The novel opens with a scene of ruin and disaster. A young noblewoman has survived the sacking and burning of her family home because she was away when it took place, but while she has survived her family has been put to the sword, ostensibly by an enemy family. The writing is colorful (should we say purple prose?):
The branches of the forest invoked the sky with the supplications of their thousand hands. Black, tumultuous, terrible, the wilds billowed under the moon, stifled with the night, silent as a windless sea. Winter, like a pale Semiramis of gigantic mould, stood with her coronet touching the steely sky. A mighty company of stars stared frost-bright from the heavens.
A pillar of fire shone red amid the chaos of the woods. Like a great torch, a blazing tower hurled spears of light into the gloom. Shadows, vast and fantastic, struggled like Titans striving with Destiny in the silence of the night. Their substanceless limbs leapt and writhed through the gnarled alleys of the forest. Overhead, the moon looked down with thin and silver lethargy on the havoc kindled by the hand of man.

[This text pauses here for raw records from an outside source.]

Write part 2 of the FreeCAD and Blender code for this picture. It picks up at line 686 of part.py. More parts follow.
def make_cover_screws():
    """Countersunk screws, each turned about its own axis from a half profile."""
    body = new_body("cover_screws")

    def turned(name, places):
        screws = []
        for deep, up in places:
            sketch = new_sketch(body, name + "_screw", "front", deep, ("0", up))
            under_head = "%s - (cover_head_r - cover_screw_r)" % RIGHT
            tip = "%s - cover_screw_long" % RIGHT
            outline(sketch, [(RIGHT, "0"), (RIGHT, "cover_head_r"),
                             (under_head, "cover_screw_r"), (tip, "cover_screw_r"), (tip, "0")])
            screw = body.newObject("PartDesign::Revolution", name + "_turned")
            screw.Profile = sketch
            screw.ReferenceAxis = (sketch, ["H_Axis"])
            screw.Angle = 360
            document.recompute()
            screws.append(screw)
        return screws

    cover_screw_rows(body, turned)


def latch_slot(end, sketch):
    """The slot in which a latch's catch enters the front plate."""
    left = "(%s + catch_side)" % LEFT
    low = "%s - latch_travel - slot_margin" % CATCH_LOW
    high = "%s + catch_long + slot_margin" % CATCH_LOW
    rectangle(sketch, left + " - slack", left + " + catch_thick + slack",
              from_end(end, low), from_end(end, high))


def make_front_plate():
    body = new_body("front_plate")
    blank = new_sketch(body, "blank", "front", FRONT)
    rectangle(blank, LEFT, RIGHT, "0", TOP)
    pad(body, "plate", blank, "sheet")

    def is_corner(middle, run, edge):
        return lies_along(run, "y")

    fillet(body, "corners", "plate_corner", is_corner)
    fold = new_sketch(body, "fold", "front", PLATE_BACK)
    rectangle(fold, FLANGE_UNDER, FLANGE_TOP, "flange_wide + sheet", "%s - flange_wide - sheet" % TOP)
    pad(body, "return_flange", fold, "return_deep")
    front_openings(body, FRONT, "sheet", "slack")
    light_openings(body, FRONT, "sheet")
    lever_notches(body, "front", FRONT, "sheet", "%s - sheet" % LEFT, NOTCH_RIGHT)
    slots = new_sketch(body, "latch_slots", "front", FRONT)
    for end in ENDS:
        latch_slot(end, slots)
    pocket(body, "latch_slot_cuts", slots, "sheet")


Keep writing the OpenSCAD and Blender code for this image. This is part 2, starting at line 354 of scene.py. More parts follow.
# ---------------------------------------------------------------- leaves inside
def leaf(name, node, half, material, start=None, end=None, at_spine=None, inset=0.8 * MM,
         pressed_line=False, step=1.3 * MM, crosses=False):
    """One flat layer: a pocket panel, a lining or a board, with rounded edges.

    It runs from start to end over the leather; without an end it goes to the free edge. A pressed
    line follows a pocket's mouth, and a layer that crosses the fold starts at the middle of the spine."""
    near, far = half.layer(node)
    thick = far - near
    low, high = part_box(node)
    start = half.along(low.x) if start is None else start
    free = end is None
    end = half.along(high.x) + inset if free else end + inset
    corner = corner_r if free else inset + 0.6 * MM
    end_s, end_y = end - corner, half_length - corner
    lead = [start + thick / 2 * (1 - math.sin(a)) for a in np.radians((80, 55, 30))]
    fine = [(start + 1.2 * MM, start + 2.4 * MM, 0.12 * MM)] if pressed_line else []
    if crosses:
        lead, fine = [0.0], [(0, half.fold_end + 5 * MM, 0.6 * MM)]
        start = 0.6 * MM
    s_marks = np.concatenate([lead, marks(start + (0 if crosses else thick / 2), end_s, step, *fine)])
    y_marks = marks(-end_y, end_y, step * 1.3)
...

Our heroine, Yeoland, escapes with the only member of her household to have survived, the minstrel Jaspar. As they attempt to flee to safety they’re taken prisoner by a former knight named Fulviac, a Robin Hood-like character and self-proclaimed outlaw who leads a band of dispossessed downtrodden others like himself. Yeoland’s first sight of Fulviac’s men inspires the expected response of Haves towards the Have-nots, but Fulviac cautions her not to judge them so harshly:
Say no hard things of them; they are folk whom the world has treated scurvily; therefore they are at feud with the world. The times are out of joint, tyrannous and heavy to bear. The nobles like millstones grind the poor into pulp, tread out the life from them, that the wine of pleasure may flow into gilded chalices. The world is trampled under foot. Pride and greed go hand in hand against us.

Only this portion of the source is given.